US oil prices have dropped below $50 a barrel for the first time since 2009 on a rocky day in global financial markets. 

At 4.30pm Irish time US benchmark West Texas Intermediate for delivery in February briefly dipped to $49.95 a barrel, before rallying somewhat to $50.20 a barrel.

The breach of the $50 level came as the Dow stood down more than 200 points and European equity markets lost more than two percent on concerns about weakness in the euro zone.

Oil has dropped about 50% since June on worries about weak demand and a decision by the Organization of the Petroleum Exporting countries not to cut output in response to lower prices.

"People are thinking about promises from OPEC, mostly Saudi Arabia, that they'll continue to produce at very high levels," said Bart Melek, head of commodity strategy at TD Securities.
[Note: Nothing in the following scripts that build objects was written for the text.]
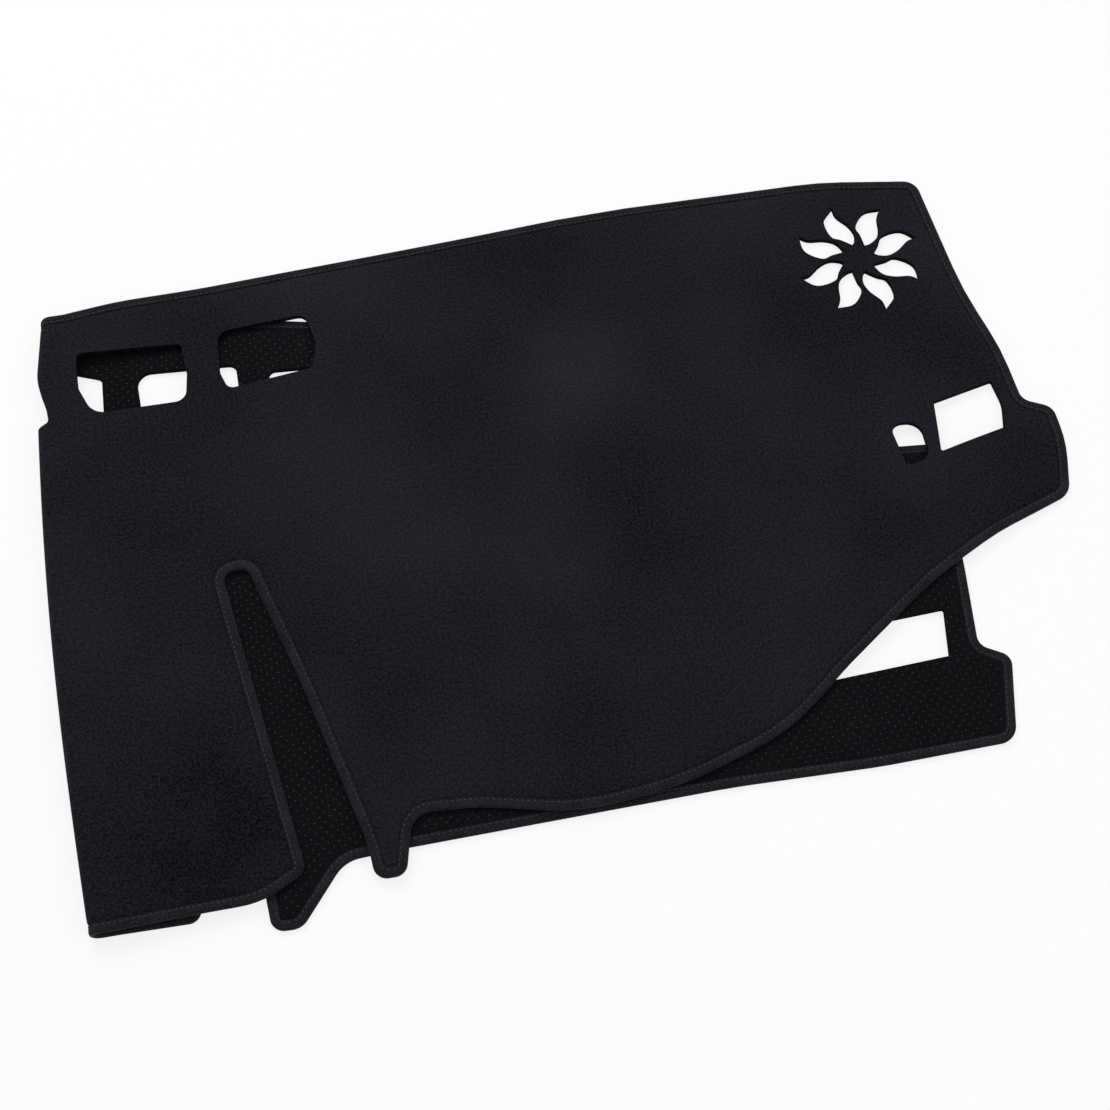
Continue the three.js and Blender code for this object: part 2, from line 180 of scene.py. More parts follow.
def rounded_loop(corners, longest, arc_step=math.radians(6)):
    """A closed outline with rounded corners, split into stretches no longer than longest."""
    at = np.array([(u, v) for u, v, _ in corners], float)
    raw = []
    for i, (_, _, radius) in enumerate(corners):
        here = at[i]
        back = at[i - 1] - here
        ahead = at[(i + 1) % len(at)] - here
        room = CORNER_SHARE * min(np.hypot(*back), np.hypot(*ahead))
        back /= np.hypot(*back)
        ahead /= np.hypot(*ahead)
        half = math.acos(np.clip(back @ ahead, -1, 1)) / 2
        reach = min(radius / math.tan(half), room)
        r = reach * math.tan(half)
        middle = back + ahead
        centre = here + middle / np.hypot(*middle) * r / math.sin(half)
        start = here + back * reach - centre
        end = here + ahead * reach - centre
        turn = math.atan2(start[0] * end[1] - start[1] * end[0], start @ end)
        steps = max(1, math.ceil(abs(turn) / arc_step))
        for k in range(steps + 1):
            c, s = math.cos(turn * k / steps), math.sin(turn * k / steps)
            raw.append(centre + (start[0] * c - start[1] * s, start[0] * s + start[1] * c))
    raw = np.array(raw)
    ends = np.roll(raw, -1, 0)
    pieces = np.ceil(np.hypot(*(widened(ends) - widened(raw)).T) / longest).astype(int)
    out = [p + (q - p) * k / n for p, q, n in zip(raw, ends, pieces) for k in range(max(n, 1))]
    out = np.array(out)
    gap = np.hypot(*(np.roll(out, -1, 0) - out).T)
    return out[gap > SHORTEST_STRETCH]


def inset_loop(loop, distance):
    """Each point moved square to the loop, inwards on an anticlockwise outline."""
    a = loop - np.roll(loop, 1, 0)
    b = np.roll(loop, -1, 0) - loop
    a /= np.hypot(*a.T)[:, None]
    b /= np.hypot(*b.T)[:, None]
    along = a + b
    along /= np.hypot(*along.T)[:, None]
    mitre = distance / np.maximum(MITRE_LIMIT, (along * b).sum(1))
    return loop + np.stack([-along[:, 1] * mitre, along[:, 0] * mitre], 1)


def inside(loop, points):
    """Which points lie inside a closed loop."""
    odd = np.zeros(len(points), bool)
    low, high = loop.min(0), loop.max(0)
    near = np.nonzero(((points >= low) & (points <= high)).all(1))[0]
    x, y = points[near].T
    hit = np.zeros(len(near), bool)
    for (ax, ay), (bx, by) in zip(loop, np.roll(loop, 1, 0)):
        if ay != by:
            hit ^= ((ay > y) != (by > y)) & (x < (bx - ax) * (y - ay) / (by - ay) + ax)
    odd[near] = hit
    return odd


def distance_to_loop(loop, points):
    """Distance of each point from a closed loop's stretches."""
    best = np.full(len(points), np.inf)
    for a, b in zip(loop, np.roll(loop, -1, 0)):
        d = b - a
        t = np.clip(((points - a) @ d) / (d @ d), 0, 1)
        best = np.minimum(best, np.hypot(*(points - a - t[:, None] * d).T))
    return best


def catmull_rom(points, steps):
    """Evenly counted points on a smooth curve through the given ones."""
    p = np.array(points, float)
    p = np.vstack([2 * p[0] - p[1], p, 2 * p[-1] - p[-2]])
    out = []
    for k in range(steps + 1):
        t = k / steps * (len(p) - 3)
        i = min(int(t), len(p) - 4)
        t -= i
        a, b, c, d = p[i : i + 4]
        square = 2 * a - 5 * b + 4 * c - d
        cube = 3 * b - a - 3 * c + d
        out.append(0.5 * (2 * b + (c - a) * t + square * t**2 + cube * t**3))
    return np.array(out)


def flame_loop(index):
    """One flame of the sun cut over the loudspeaker."""
    tip = SUN_TIP_ANGLE - index * 360 / SUN_FLAMES

    def side(shape):
        polar = [(share * SUN_RADIUS, math.radians(tip + degrees)) for share, degrees in shape]
        flat = [(SUN_CENTRE[0] + r * math.cos(a), SUN_CENTRE[1] + r * math.sin(a)) for r, a in polar]
        return catmull_rom(flat, FLAME_SIDE_STEPS)[:-1]

    return np.vstack([side(FLAME_RETURNING), side(FLAME_RISING)])


class Pattern:
    """The flat cut, and the height at which its upper half lies."""

    def __init__(self, step):
        self.outline = rounded_loop(UPPER_OUTLINE + UNDER_OUTLINE, step)
        self.coarse = rounded_loop(UPPER_OUTLINE + UNDER_OUTLINE, COARSE_STEP, COARSE_ARC)
        self.openings = [rounded_loop(c, step) for c in VENTS + END_OPENINGS]
        self.openings += [flame_loop(k) for k in range(SUN_FLAMES)]
        under = self.coarse[self.coarse[:, 0] < 0]
        self.footprint = under * (-1, 1)
        self.low = np.array([0.0, self.coarse[:, 1].min() - HEIGHT_GRID])
        self.count = np.ceil((self.coarse.max(0) - self.low) / HEIGHT_GRID).astype(int) + 2
        across, along = (self.low[k] + HEIGHT_GRID * np.arange(self.count[k]) for k in (0, 1))
        u, v = np.meshgrid(across, along, indexing="ij")
        self.heights = self.height(np.stack([u.ravel(), v.ravel()], 1)).reshape(u.shape)

    def height(self, points):
        """Height of the upper half's backing over the floor."""
        from_fold = points[:, 0] - BEND_HALF_LENGTH
        relax = smooth(0, FOLD_RELAX_LENGTH, from_fold)
        on_layer = CARPET_THICKNESS + LAYER_GAP
        height = on_layer + (2 * TURN_RADIUS - LAYER_GAP) * (1 - relax)
        off = np.where(inside(self.footprint, points), 0, distance_to_loop(self.footprint, points)) * relax
        return height + (SAG_FLOOR_GAP - on_layer) * smooth(0, SAG_LENGTH, off)

    def height_at(self, u, v):
        """The same height, read between the points of a grid."""
        x = np.clip((u - self.low[0]) / HEIGHT_GRID, 0, self.count[0] - 1.001)
        y = np.clip((v - self.low[1]) / HEIGHT_GRID, 0, self.count[1] - 1.001)
        i, j = x.astype(int), y.astype(int)
        x, y = x - i, y - j
        h = self.heights
        near = h[i, j] * (1 - x) + h[i + 1, j] * x
        far = h[i, j + 1] * (1 - x) + h[i + 1, j + 1] * x
        return near * (1 - y) + far * y

    def lay(self, u, v, w):
        """The folded places, in millimetres, of pattern points at height w above the backing."""
        u, v, w = (np.asarray(a, float) for a in np.broadcast_arrays(u, v, w))
        bow = FOLD_BOW * np.sin(math.pi * v / FOLD_LENGTH)
        draw = FOLD_DRAW * smooth(FOLD_LENGTH - FOLD_DRAW_LENGTH, FOLD_LENGTH, v)
        shift = (draw - bow) * (1 - smooth(0, FOLD_BOW_REACH, np.abs(u)))
        turn = np.clip(u, -BEND_HALF_LENGTH, BEND_HALF_LENGTH) / TURN_RADIUS
        radius = TURN_RADIUS + w
        in_bend = np.abs(u) < BEND_HALF_LENGTH
        x = np.where(in_bend, -radius * np.cos(turn), np.abs(u) - BEND_HALF_LENGTH) + shift
        flat_z = np.where(u < 0, CARPET_THICKNESS - w, self.height_at(np.maximum(u, 0), v) + w)
        z = np.where(in_bend, CARPET_THICKNESS + TURN_RADIUS + radius * np.sin(turn), flat_z)
        return np.stack([x, v, z], -1)

    def area(self):
        """Flat area of the cut, without its openings, in square millimetres."""

        def shoelace(p):
            q = np.roll(p, -1, 0)
            return abs((p[:, 0] * q[:, 1] - p[:, 1] * q[:, 0]).sum()) / 2

        return shoelace(self.outline) - sum(shoelace(o) for o in self.openings)


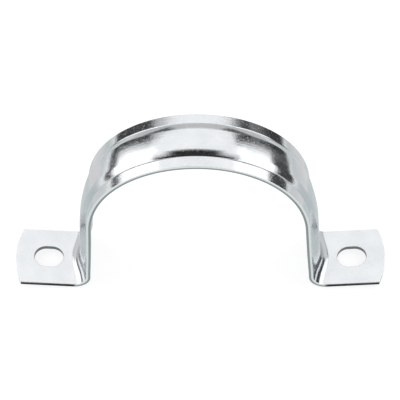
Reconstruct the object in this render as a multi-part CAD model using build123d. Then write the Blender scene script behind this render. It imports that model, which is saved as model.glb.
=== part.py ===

"On the demand side of the equation, what we're getting is basically a lack of demand growth... as Europe is potentially in crisis."

The euro fell to a nine-year low against the dollar on worries that a victory in Greece by the far-left Syriza party in the January 25 election will result in the country's departure from the euro zone. 

A long rally in the greenback, which gained 11% last year against a basket of major rival currencies, has weighed on the dollar-priced oil market by making crude more expensive for buyers using weaker currencies.